Ritmo e ironia, ma anche ammiccanti doppi sensi, come in "La pansée", ed espedienti musicali inventati, come le vocine, come il "Canta Napoli" di Gegè, ingredienti che diedero una svolta radicale alla canzone napoletana ed italiana. La canzone che diventa anche cabaret, come nel rifacimento della lacrimosa sanremese "E la barca tornò sola", con il coretto che faceva eco al dramma annunciato dal titolo con uno strafottente "E a me che me ne 'mporta", mentre le vocine stridule incalzavano con un ironico "Mare crudele, mare crudele" e i gargarismi a fare da intermezzo vocale.

La svolta determinante la diede Nicola Salerno, in arte Nisa, disegnatore caricaturista su giornali satirici prima che autore dei testi di innumerevoli successi. La storia racconta che fu Giulio Repetti, direttore artistico della Ricordi e padre di Mogol, a far conoscere Nisa e Carosone.

"Tu vuò fa' l'americano" fu il primo prodotto della loro lunga collaborazione. Un "evergreen" (come tanti altri lanciati da Renato) che, uscito nel 1956, divenne presto un successo planetario, anche perché rilanciato nel 2010 da un gruppo australiano col titolo "We No Speak Americano".

Dal pentagramma alla tavolozza il passaggio fu scioccante. Carosone disse "basta" in diretta tv quando ancora cavalcava il pieno successo: era il 7 settembre 1959. Non fu un ritiro definitivo, vi fu qualche occasionale ritorno, compose e registrò ancora, ma la decisione era presa.
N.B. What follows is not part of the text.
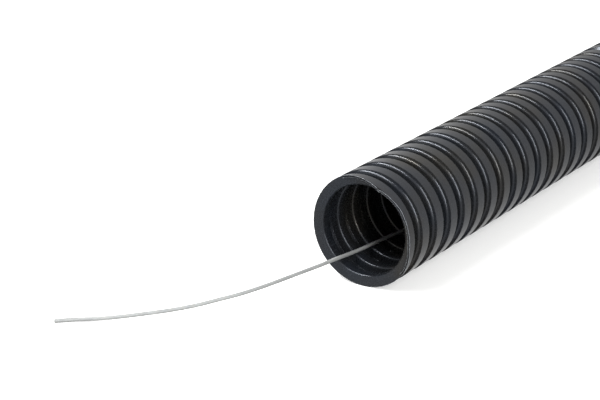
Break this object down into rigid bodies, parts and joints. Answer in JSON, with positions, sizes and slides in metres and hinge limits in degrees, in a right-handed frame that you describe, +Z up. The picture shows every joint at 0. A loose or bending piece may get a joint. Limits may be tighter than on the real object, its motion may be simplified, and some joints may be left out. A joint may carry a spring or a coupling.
{
  "type": "corrugated cable conduit",
  "caption": "Straight cut length of pliable plastic conduit with parallel ring corrugations, an oblique hand-cut mouth, and a bare steel draw wire through its bore.",
  "frame": {"origin": "middle of the conduit's underside, halfway along its length, on the surface it lies on", "axes": "+X along the conduit from its hand-cut mouth to its square end, +Z up"},
  "size_m": [1.0823, 0.0547, 0.025],
  "materials": {
    "conduit_plastic": "satin charcoal-black polyethylene",
    "wire_steel": "drawn bare steel"
  },
  "bodies": {
    "root": {"conduit": "conduit_plastic", "draw_wire": "wire_steel"}
  },
  "joints": []
}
Qualcuno azzardò che aveva fatto un voto alla Madonna. E si dedicò alla pittura, la sua seconda passione. Lasciò tutto nelle mani, anzi nelle bacchette di Gegé che però non andò lontano: senza il "maestro" non si sentiva più a suo agio.

L'enfisema lo consumò lentamente, l'americano di Napoli morì nel sonno il pomeriggio del 20 maggio 2001 lasciando un patrimonio artistico che gli sopravviverà ancora a lungo. Pochi mesi dopo Gigi D'Alessio, al quale aveva regalato il suo pianoforte, scrisse la canzone Caro Renato, una lettera in cui si scusava per non essergli stato vicino nei suoi ultimi momenti.